N.01
Gennaio/Febbraio 2020

Padri e figli in cammino

Ispirato a una storia vera, "Tutto il mio folle amore" di Gabriele Salvatores è un simpatico e poetico duetto padre-figlio in cerca di una seconda possibilità.

Non c’è abilitazione o patente per il ruolo di padre: è un giocarsi con la vita per amore dell’altro. E non è mai troppo tardi per recuperare il terreno perso. Di questo tratta il film di Gabriele Salvatores “Tutto il mio folle amore”, commedia a tinte drammatiche con Claudio Santamaria, Valeria Golino, Diego Abatantuono e il debuttante Giulio Pranno. Presentato alla 76a Mostra del Cinema della Biennale di Venezia, il film è l’adattamento del romanzo di Fulvio Ervas. 

La storia. Willi (Santamaria) è un cantante spiantato che si esibisce in balere del Nord Italia ma anche nei vicini Balcani. È un uomo solo, senza legami. Un giorno sente il bisogno di ritrovare la fidanzata di un tempo, di incontrare quel figlio avuto sedici anni prima e tenuto sempre lontano. Presentandosi all’improvviso a casa della donna (Golino), scopre che il figlio Vincent (Pranno) è un ragazzo con una forma di autismo. Colpito dalla notizia, si mette subito in macchina alla volta della Croazia per un concerto; ma nella vettura si intrufola Vincent, scappato di casa per seguirlo. È l’inizio di un road movie improntato sulla conoscenza reciproca e sulla crescita personale. 

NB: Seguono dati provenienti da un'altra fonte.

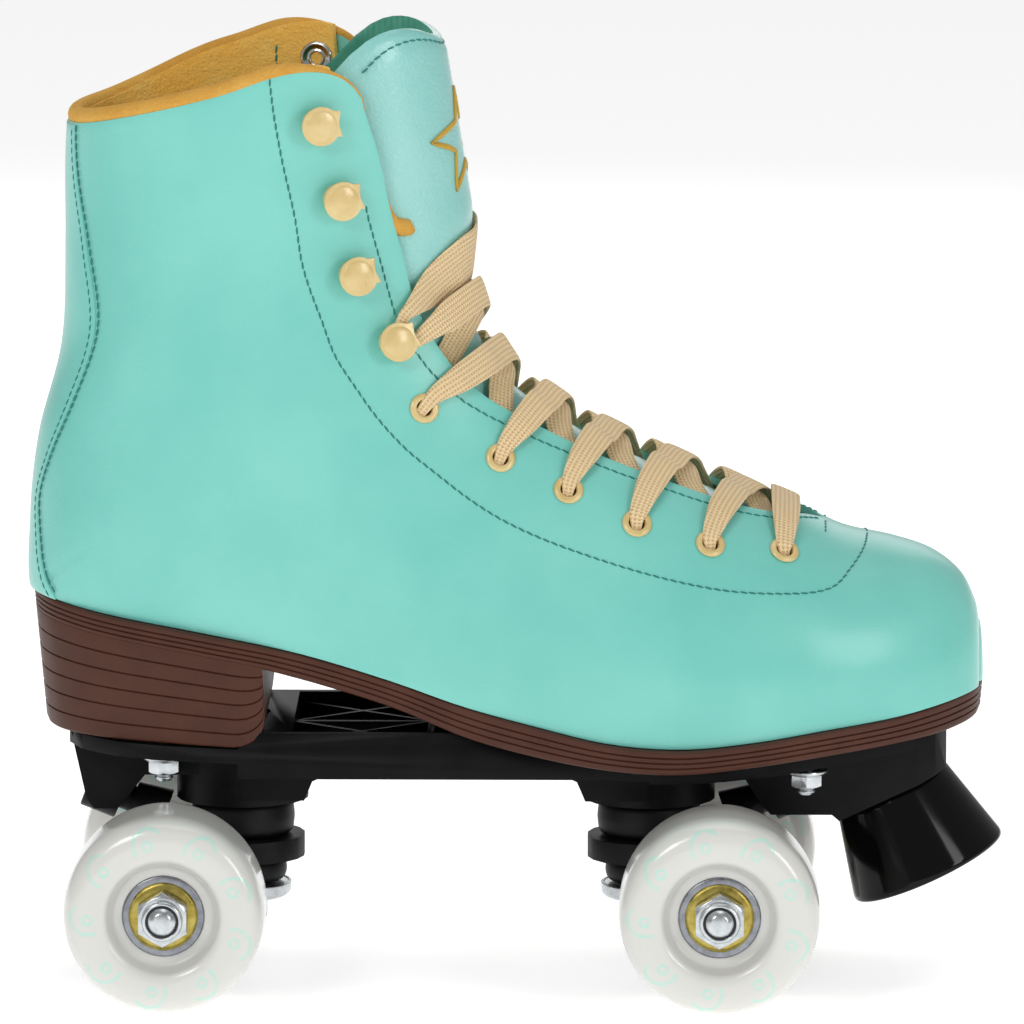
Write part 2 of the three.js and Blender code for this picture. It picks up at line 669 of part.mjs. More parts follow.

Gabriele Salvatores (classe 1960) è un regista che ha al suo attivo circa venti film, tra cui “Mediterraneo”, Premio l’Oscar miglior film straniero nel 1992. In “Tutto il mio folle amore” compone un racconto familiare problematico, ma dai toni controllati e garbati: tratteggia con cura il ritrovarsi di un padre con un figlio adolescente, un riprendere quel dialogo, mai abitato, con un passo ora più consapevole e segnato da una matura tenerezza. Nel film, Claudio Santamaria delinea un padre, Willi, deciso ma dolce, che conquista per brillantezza e autentica emozione. 

Nel racconto, occupa poi uno spazio importante anche il tema dell’autismo, affrontato, però, con prudenza e rispetto, tenendosi lontano da rischiosi pietismi; l’opera esplora la prospettiva sia dei genitori, dando voce ad ansia, apprensione e incombenze, sia del figlio, un sedicenne che desidera affacciarsi alla vita adulta come ogni coetaneo. 

In generale, la regia di Salvatores adotta uno stile agile e svolazzante, non per questo privo di profondità; anzi, l’opera offre materia consistente su cui riflettere in ambito familiare ed educativo, dando grande fiato a importanti valori come comprensione, tenerezza, perdono e reciproco sostegno. La Commissione nazionale valutazione film CEI ha riconosciuto il film dal punto di vista pastorale consigliabile, problematico e adatto per dibattiti (www.cnvf.it).